If our nurses didn't work extra hours the NHS would collapse, says union

NHS: 'The root of the nursing shortage problem is money and nurses are taken for granted', says Royal College of Nursing

Many nursing positions in the NHS are vacant

Wednesday, July 26, 2017

The union which represents nurses has told talkRADIO its members are propping up the NHS by working extra hours.

Josie Irwin, from the Royal College of Nursing, also said many nurses are leaving the profession or not joining due to workload pressures ultimately caused by funding issues.

Figures from NHS Digital show that more than 86,000 NHS positions were vacant in the first three months of this year, with NHS and nursing and midwifery posts showing the highest proportion of shortages.

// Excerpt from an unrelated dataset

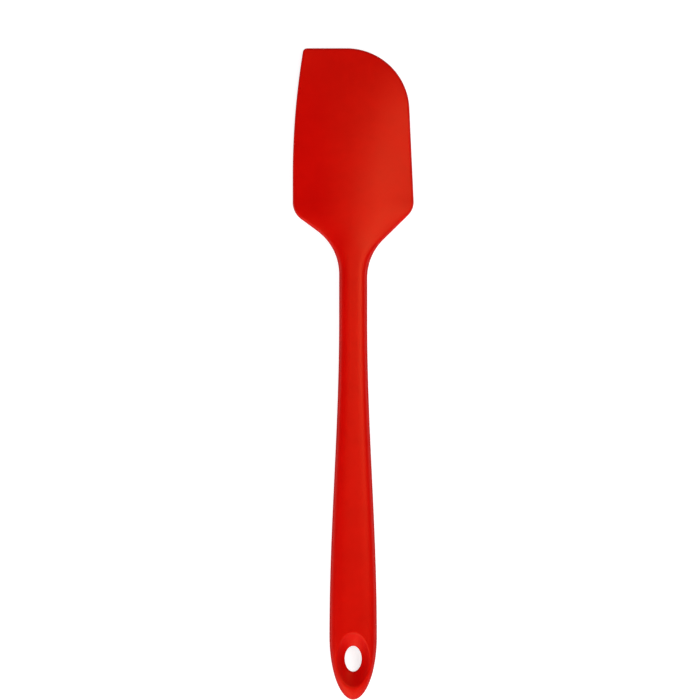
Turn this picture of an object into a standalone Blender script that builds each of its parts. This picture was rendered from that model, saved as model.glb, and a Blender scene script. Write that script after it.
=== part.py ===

Irwin, head of employment relations at the RCN, told Julia Hartley-Brewer: "On every shift nurses are working extra hours beyond their contracted time in order just to keep the service going.

"The words I think you quoted from the Labour Party about ‘being taken for granted’ start to be really stark.

"Workload pressures are clearly part of the problem and when you have nurses working beyond their contracted hours in order to hold the hand of somebody who is slipping away from the world, somebody is working extra hours...there’s a limit to the personal strain and the emotional stuff that goes on when that work is happening to carrying on.

"The reality is it's a combination of all these factors with money at the root."

In terms of influencing government leaders, Irwin said "our target for changing political minds is the Treasury, rather than the Department of Health and the Secretary of State for health" because the treasury makes economic decisions that impact the economy.